To study climatic variability the original observations are indispensable, but not directly usable. Next to real climate signals they may also contain non-climatic changes. Corrections to the data are needed to remove these non-climatic influences, this is called homogenisation. The best known non-climatic change is the urban heat island effect. The temperature in cities can be warmer than on the surrounding country side, especially at night. Thus as cities grow, one may expect that temperatures measured in cities become higher. On the other hand, many stations have been relocated from cities to nearby, typically cooler, airports. Other non-climatic changes can be caused by changes in measurement methods. Meteorological instruments are typically installed in a screen to protect them from direct sun and wetting. In the 19th century it was common to use a metal screen on a North facing wall. However, the building may warm the screen leading to higher temperature measurements. When this problem was realised the so-called Stevenson screen was introduced, typically installed in gardens, away from buildings. This is still the most typical weather screen with its typical double-louvre door and walls. Nowadays automatic weather stations, which reduce labor costs, are becoming more common; they protect the thermometer by a number of white plastic cones. This necessitated changes from manually recorded liquid and glass thermometers to automated electrical resistance thermometers, which reduces the recorded temperature values.

One way to study the influence of changes in measurement techniques is by making simultaneous measurements with historical and current instruments, procedures or screens. This picture shows three meteorological shelters next to each other in Murcia (Spain). The rightmost shelter is a replica of the Montsouri screen, in use in Spain and many European countries in the late 19th century and early 20th century. In the middle, Stevenson screen equipped with automatic sensors. Leftmost, Stevenson screen equipped with conventional meteorological instruments.
Picture: Project SCREEN, Center for Climate Change, Universitat Rovira i Virgili, Spain.

A further example for a change in the measurement method is that the precipitation amounts observed in the early instrumental period (about before 1900) are biased and are 10% lower than nowadays because the measurements were often made on a roof. At the time, instruments were installed on rooftops to ensure that the instrument is never shielded from the rain, but it was found later that due to the turbulent flow of the wind on roofs, some rain droplets and especially snow flakes did not fall into the opening. Consequently measurements are nowadays performed closer to the ground.

Sunday 8 January 2012

What distinguishes a benchmark?

Benchmarking is a community effort

Science has many terms for studying the validity or performance of scientific methods: testing, validation, intercomparison, verification, evaluation, and benchmarking. Every term has a different, sometimes subtly different, meaning. Initially I had wanted to compare all these terms with each other, but that would have become a very long post, especially as the meaning for every term is different in business, engineering, computation and science. Therefore, this post will only propose a definition for benchmarking in science and what distinguishes it from other approaches, casually called other validation studies from now on.
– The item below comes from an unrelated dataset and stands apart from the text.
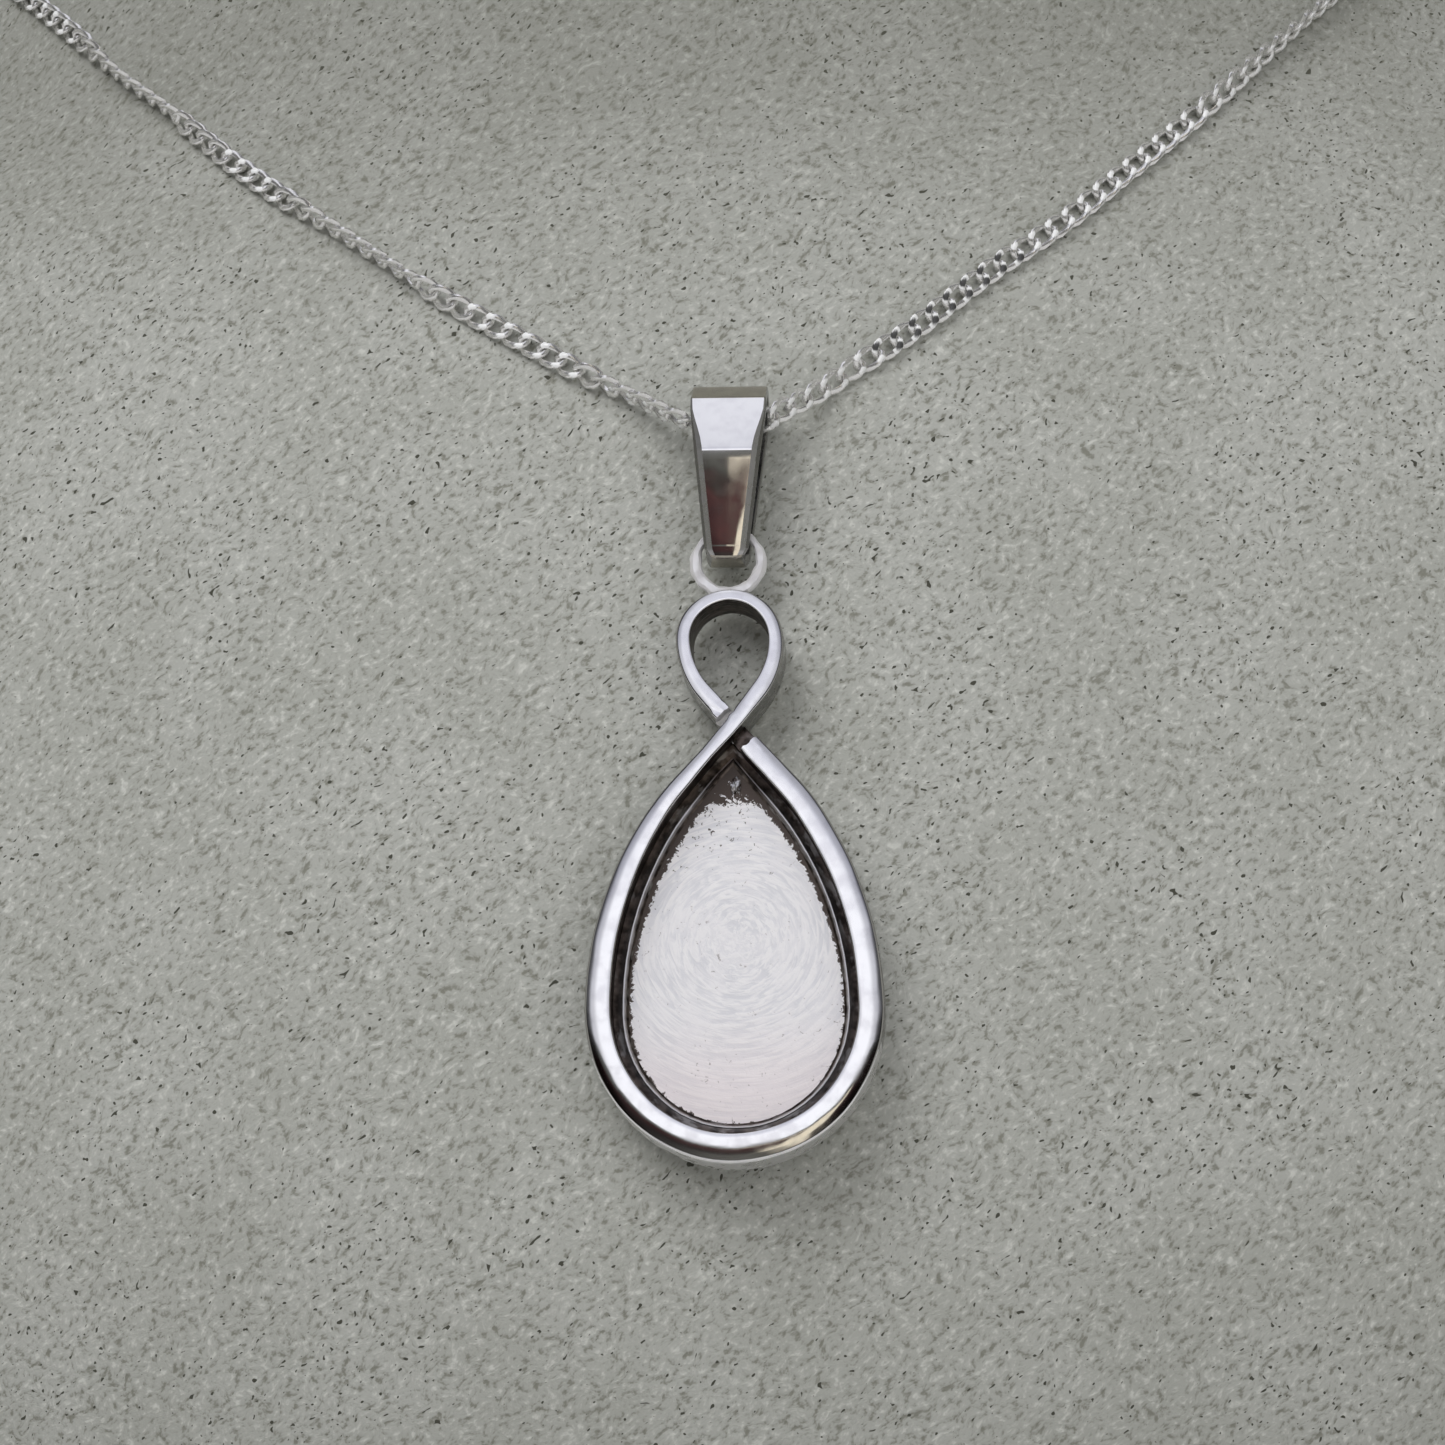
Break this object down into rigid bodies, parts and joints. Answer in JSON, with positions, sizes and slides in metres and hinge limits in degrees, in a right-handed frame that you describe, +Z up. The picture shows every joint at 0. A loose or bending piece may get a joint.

In my view benchmarking has three distinguishing features.
1. The methods are tested blind.
2. The problem is realistic.
3. Benchmarking is a community effort.
The term benchmark has become fashionable lately. It is also used, however, for validation studies that do not display these three features. This is not wrong, as there is no generally accepted definition of benchmarking. In fact in an important article on benchmarking by Sim et al. (2003) defines "a benchmark as a test or set of tests used to compare the performance of alternative tools or techniques." which would include any validation study. Then they limit the topic of their article, however, to interesting benchmarks, which are "created and used by a technical research community." However, if benchmarking is used for any type of validation study, there would not be any added value to the word. Thus I hope this post can be a starting point for a generally accepted and a more restrictive definition.